::: Provided data
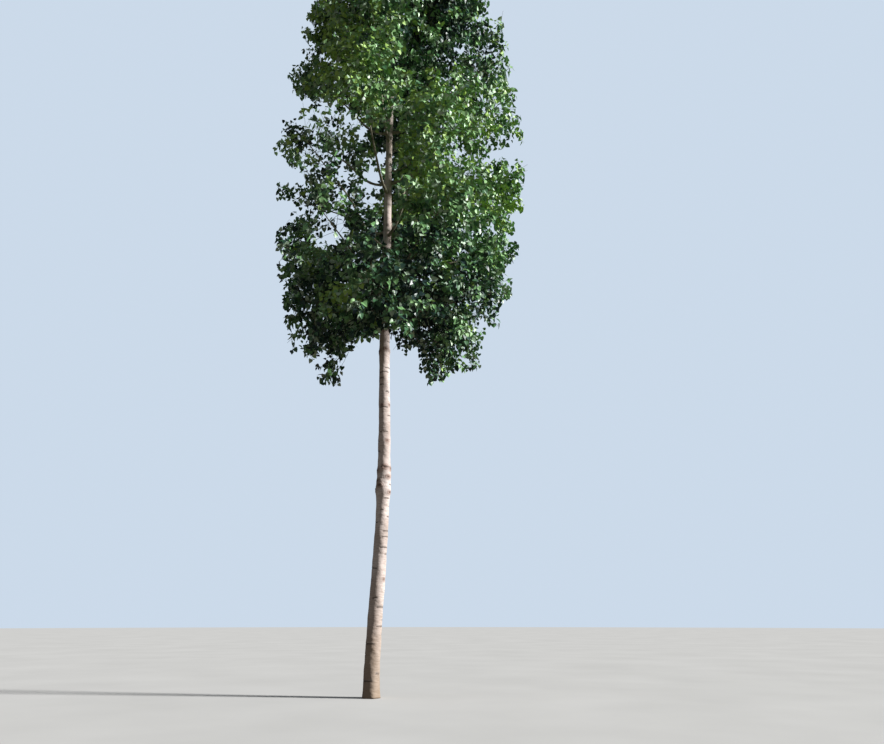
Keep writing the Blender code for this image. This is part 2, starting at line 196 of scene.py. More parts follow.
world = bpy.data.worlds.new("pale_studio")
nodes = Nodes(world)
fill = nodes.nodes["Background"]
fill.inputs["Color"].default_value = FILL
fill.inputs["Strength"].default_value = FILL_STRENGTH
backdrop = nodes.add("Background", {"Color": BACKDROP})
nodes.split(fill.outputs["Background"], backdrop.outputs["Background"], "World Output")
scene.world = world
scene.view_settings.view_transform = "Standard"
print("world of strength", FILL_STRENGTH)

# %% [markdown]
# ## The floor
#
# The floor is a wide pale disc, with a faint mottle so that it isn't one flat tone. A pale
# floor would light the tree from below far more than earth and grass do, so it is pale to the
# eye alone and sends less light on to the tree, a little warmer.

# %% Floor
FLOOR_RADIUS = 150.0
FLOOR_SIDES = 128
FLOOR_DROP = 0.002
FLOOR_TONES = ((0.3, (0.54, 0.54, 0.53)), (0.7, (0.59, 0.59, 0.58)))
FLOOR_BOUNCE = (0.165, 0.145, 0.115, 1.0)

shape = bmesh.new()
bmesh.ops.create_circle(shape, cap_ends=True, segments=FLOOR_SIDES, radius=FLOOR_RADIUS)
bmesh.ops.translate(shape, verts=shape.verts, vec=(0.0, 0.0, -FLOOR_DROP))
floor_mesh = bpy.data.meshes.new("studio_floor")
shape.to_mesh(floor_mesh)
shape.free()
floor = bpy.data.objects.new("studio_floor", floor_mesh)
scene.collection.objects.link(floor)
floor_finish, nodes = new_finish("pale_floor", 1.0, 0.0)
mottle = nodes.ramp(nodes.noise(0.35, 4.0), *FLOOR_TONES)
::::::
■ **What needs to be done**
Reproduce the material precisely, including every line.

■ **Finished answer**
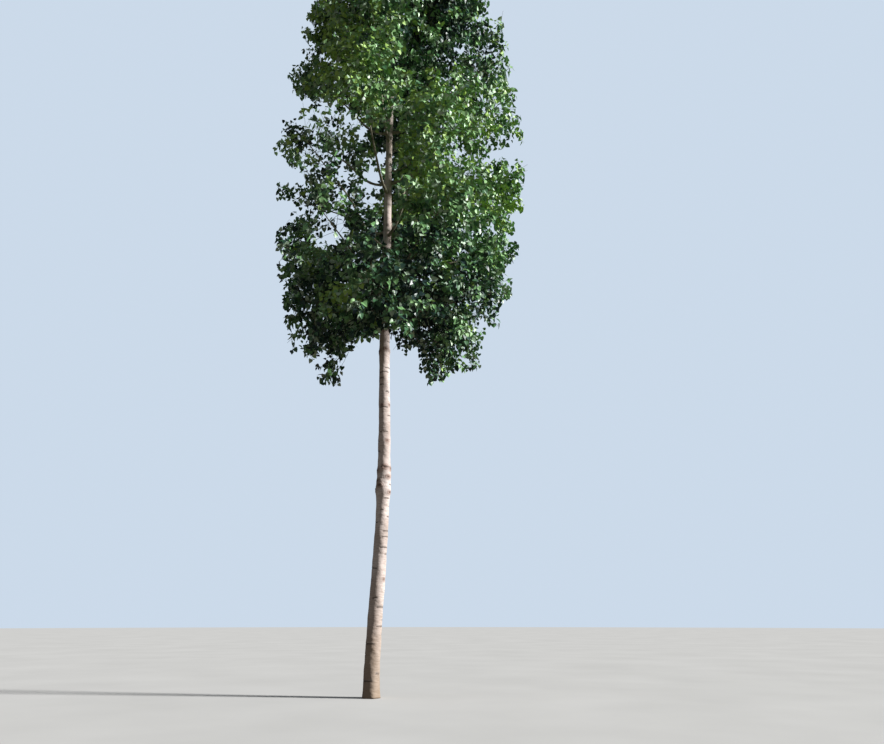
Keep writing the Blender code for this image. This is part 2, starting at line 196 of scene.py. More parts follow.
world = bpy.data.worlds.new("pale_studio")
nodes = Nodes(world)
fill = nodes.nodes["Background"]
fill.inputs["Color"].default_value = FILL
fill.inputs["Strength"].default_value = FILL_STRENGTH
backdrop = nodes.add("Background", {"Color": BACKDROP})
nodes.split(fill.outputs["Background"], backdrop.outputs["Background"], "World Output")
scene.world = world
scene.view_settings.view_transform = "Standard"
print("world of strength", FILL_STRENGTH)

# %% [markdown]
# ## The floor
#
# The floor is a wide pale disc, with a faint mottle so that it isn't one flat tone. A pale
# floor would light the tree from below far more than earth and grass do, so it is pale to the
# eye alone and sends less light on to the tree, a little warmer.

# %% Floor
FLOOR_RADIUS = 150.0
FLOOR_SIDES = 128
FLOOR_DROP = 0.002
FLOOR_TONES = ((0.3, (0.54, 0.54, 0.53)), (0.7, (0.59, 0.59, 0.58)))
FLOOR_BOUNCE = (0.165, 0.145, 0.115, 1.0)

shape = bmesh.new()
bmesh.ops.create_circle(shape, cap_ends=True, segments=FLOOR_SIDES, radius=FLOOR_RADIUS)
bmesh.ops.translate(shape, verts=shape.verts, vec=(0.0, 0.0, -FLOOR_DROP))
floor_mesh = bpy.data.meshes.new("studio_floor")
shape.to_mesh(floor_mesh)
shape.free()
floor = bpy.data.objects.new("studio_floor", floor_mesh)
scene.collection.objects.link(floor)
floor_finish, nodes = new_finish("pale_floor", 1.0, 0.0)
mottle = nodes.ramp(nodes.noise(0.35, 4.0), *FLOOR_TONES)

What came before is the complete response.